With the $9,569 he banked at Salinas and a fifth-place result at the Snake River Stampede in Nampa, Idaho, Whitfield’s career earnings stand at $3,015,284 – $1,242 more than Etbauer’s total in saddle bronc riding.
“That’s crazy,” Whitfield said. “I’ve been rodeoing too long, is what that means. I’ve done more than I set out to accomplish with a rope and I have no regrets. The brightest part of what this weekend means to me is it gets me closer to qualifying for my 20th (Wrangler) NFR.
“If I can get to another one, I’ll try to win just as much money as I can there and maybe ride off into the sunset. It may be just about time.”
Along with Trevor Brazile, Whitfield and Etbauer are the only PRCA cowboys with career earnings of more than $3 million; Whitfield and Etbauer are the only men to also have surpassed $3 million in a single event.
• Bareback rider Tom McFarland of Bowie, Texas, doubled his season win total in a single weekend, capturing Kansas’ Largest Night Rodeo in Pretty Prairie, Kan., with an 88-point ride on Beutler & Son Rodeo’s Hollywood Hills, and sharing the win with Caine Riddle at the Woodward (Okla.) Elks Rodeo. He is hoping to use the momentum to push him toward a fifth Wrangler NFR qualification (and his first since 2007).
• Even with Shane Proctor moving up to 15th in the bull riding world standings after winning at Salinas, there are still four reigning world champions who would not be in the Wrangler NFR if the season ended today. Saddle bronc rider Taos Muncy and steer wrestler Luke Branquinho are both right on the bubble at 16th and team ropers Turtle Powell and Jhett Johnson, now roping with other partners, are 21st (Powell) and 36th (Johnson). Apart from Trevor Brazile in the all-around and steer roping, the cowboys with the best shot at a repeat win are tie-down roper Tuf Cooper (third place $27,000 behind leader Justin Maass) and bareback rider Kaycee Feild (fourth place, $29,000 back of leader Steven Dent)

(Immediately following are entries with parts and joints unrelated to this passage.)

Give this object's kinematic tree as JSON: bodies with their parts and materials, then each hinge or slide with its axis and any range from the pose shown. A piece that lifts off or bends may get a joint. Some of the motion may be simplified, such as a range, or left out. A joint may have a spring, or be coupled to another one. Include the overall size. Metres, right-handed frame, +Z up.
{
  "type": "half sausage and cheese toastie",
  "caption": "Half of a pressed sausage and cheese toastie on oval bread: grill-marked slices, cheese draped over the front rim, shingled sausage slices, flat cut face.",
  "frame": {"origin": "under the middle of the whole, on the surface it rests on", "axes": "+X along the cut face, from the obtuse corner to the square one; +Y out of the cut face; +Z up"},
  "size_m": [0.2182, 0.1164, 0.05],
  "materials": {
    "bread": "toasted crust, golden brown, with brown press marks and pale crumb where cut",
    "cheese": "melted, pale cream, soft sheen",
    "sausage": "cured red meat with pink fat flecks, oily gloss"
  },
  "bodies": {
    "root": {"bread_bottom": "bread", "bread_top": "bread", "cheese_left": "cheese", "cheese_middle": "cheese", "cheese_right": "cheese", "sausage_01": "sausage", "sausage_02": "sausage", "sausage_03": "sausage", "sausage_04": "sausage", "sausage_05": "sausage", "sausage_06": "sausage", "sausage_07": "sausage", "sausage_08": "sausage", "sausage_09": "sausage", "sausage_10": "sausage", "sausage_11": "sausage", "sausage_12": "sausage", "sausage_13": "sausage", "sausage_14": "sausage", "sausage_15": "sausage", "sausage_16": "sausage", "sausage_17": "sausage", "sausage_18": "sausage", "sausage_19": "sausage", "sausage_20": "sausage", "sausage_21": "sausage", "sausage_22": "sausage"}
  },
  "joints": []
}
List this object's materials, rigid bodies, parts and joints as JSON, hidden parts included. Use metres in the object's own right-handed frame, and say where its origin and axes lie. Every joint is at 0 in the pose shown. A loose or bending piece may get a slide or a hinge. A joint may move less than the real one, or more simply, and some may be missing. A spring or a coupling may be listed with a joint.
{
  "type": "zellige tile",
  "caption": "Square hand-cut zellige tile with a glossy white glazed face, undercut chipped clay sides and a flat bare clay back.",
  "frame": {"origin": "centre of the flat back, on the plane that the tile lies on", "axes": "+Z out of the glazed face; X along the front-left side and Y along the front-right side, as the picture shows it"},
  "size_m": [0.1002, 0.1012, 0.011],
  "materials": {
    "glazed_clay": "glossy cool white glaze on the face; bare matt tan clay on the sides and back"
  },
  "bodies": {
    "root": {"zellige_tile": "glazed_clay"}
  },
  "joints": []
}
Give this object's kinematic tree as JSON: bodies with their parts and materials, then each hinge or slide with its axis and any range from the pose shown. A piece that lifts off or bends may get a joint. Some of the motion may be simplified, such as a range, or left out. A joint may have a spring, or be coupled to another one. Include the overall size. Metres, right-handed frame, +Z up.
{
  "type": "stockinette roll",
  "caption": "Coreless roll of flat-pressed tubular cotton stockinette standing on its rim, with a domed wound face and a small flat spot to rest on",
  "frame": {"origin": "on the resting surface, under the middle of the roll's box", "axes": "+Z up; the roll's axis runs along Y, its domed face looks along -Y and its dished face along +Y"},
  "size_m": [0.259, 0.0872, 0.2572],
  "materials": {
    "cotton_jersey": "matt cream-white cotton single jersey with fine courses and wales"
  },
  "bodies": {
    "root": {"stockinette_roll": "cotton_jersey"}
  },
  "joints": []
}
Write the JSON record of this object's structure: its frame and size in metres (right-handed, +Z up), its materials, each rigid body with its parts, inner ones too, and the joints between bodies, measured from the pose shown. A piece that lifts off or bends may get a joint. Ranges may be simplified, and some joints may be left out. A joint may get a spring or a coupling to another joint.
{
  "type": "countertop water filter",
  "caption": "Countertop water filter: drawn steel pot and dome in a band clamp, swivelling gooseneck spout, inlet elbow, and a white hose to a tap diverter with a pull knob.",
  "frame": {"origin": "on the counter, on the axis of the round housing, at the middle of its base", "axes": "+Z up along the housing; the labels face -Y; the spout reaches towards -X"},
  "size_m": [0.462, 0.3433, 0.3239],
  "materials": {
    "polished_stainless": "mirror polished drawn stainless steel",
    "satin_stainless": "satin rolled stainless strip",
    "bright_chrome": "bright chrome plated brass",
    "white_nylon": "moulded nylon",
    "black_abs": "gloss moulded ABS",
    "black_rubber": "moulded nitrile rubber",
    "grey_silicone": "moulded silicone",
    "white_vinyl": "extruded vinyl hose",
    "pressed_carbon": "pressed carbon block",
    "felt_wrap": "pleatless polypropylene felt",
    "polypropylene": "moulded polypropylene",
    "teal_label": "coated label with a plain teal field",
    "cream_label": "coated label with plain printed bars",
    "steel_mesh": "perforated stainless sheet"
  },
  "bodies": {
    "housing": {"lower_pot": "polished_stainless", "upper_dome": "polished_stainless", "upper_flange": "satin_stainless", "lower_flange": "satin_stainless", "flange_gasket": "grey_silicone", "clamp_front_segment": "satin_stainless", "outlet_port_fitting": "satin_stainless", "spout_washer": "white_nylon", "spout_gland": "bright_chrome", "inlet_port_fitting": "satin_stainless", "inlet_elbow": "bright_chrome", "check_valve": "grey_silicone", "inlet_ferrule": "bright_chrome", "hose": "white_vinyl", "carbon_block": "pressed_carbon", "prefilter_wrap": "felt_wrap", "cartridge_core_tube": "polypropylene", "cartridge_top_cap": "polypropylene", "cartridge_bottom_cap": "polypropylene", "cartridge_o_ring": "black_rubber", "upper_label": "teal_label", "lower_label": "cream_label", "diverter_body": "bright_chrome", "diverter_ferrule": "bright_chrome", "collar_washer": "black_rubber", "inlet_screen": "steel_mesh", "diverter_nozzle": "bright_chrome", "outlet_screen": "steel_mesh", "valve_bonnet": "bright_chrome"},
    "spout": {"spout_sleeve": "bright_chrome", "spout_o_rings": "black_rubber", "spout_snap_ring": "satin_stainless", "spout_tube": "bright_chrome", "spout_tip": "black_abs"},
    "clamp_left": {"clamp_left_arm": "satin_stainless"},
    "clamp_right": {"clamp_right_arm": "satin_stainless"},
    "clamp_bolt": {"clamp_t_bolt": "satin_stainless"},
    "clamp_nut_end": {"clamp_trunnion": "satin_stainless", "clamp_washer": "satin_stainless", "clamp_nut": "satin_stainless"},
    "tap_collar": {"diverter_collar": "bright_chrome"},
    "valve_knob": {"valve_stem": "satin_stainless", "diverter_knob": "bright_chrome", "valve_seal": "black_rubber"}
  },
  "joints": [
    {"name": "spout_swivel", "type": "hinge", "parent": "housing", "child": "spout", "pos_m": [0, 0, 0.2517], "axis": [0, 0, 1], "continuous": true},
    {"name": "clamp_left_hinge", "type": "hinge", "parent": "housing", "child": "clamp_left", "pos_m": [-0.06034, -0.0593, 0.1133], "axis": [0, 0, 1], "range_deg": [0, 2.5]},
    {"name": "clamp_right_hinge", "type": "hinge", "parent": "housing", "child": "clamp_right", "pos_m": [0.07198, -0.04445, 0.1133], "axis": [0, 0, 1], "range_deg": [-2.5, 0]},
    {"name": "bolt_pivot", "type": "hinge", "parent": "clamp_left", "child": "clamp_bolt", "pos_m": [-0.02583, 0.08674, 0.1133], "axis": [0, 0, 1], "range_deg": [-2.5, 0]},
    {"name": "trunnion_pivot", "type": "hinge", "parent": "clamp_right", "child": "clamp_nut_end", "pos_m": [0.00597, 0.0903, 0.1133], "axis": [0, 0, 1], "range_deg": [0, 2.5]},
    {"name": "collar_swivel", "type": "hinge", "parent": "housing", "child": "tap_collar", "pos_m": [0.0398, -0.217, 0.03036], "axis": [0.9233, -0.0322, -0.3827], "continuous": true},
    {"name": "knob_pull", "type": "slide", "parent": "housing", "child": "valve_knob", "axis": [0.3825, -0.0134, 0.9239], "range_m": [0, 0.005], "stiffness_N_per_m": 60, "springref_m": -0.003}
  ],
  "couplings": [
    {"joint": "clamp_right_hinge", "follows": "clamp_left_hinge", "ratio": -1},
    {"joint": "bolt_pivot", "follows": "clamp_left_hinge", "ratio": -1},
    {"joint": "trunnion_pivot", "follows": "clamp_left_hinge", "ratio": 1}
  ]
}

• Brazile watch: In addition to his big team roping win at Salinas, Calif., with Partrick Smith, Trevor Brazile won the three-head average in steer roping at the Woodward (Okla.) Elks Rodeo, earning a total of $3,832. It puts Brazile first in the all-around, steer roping and team roping (heading) world standings as he bids for his third Triple Crown in six years. Only Jim Shoulders (1956-58) has won three Triple Crowns.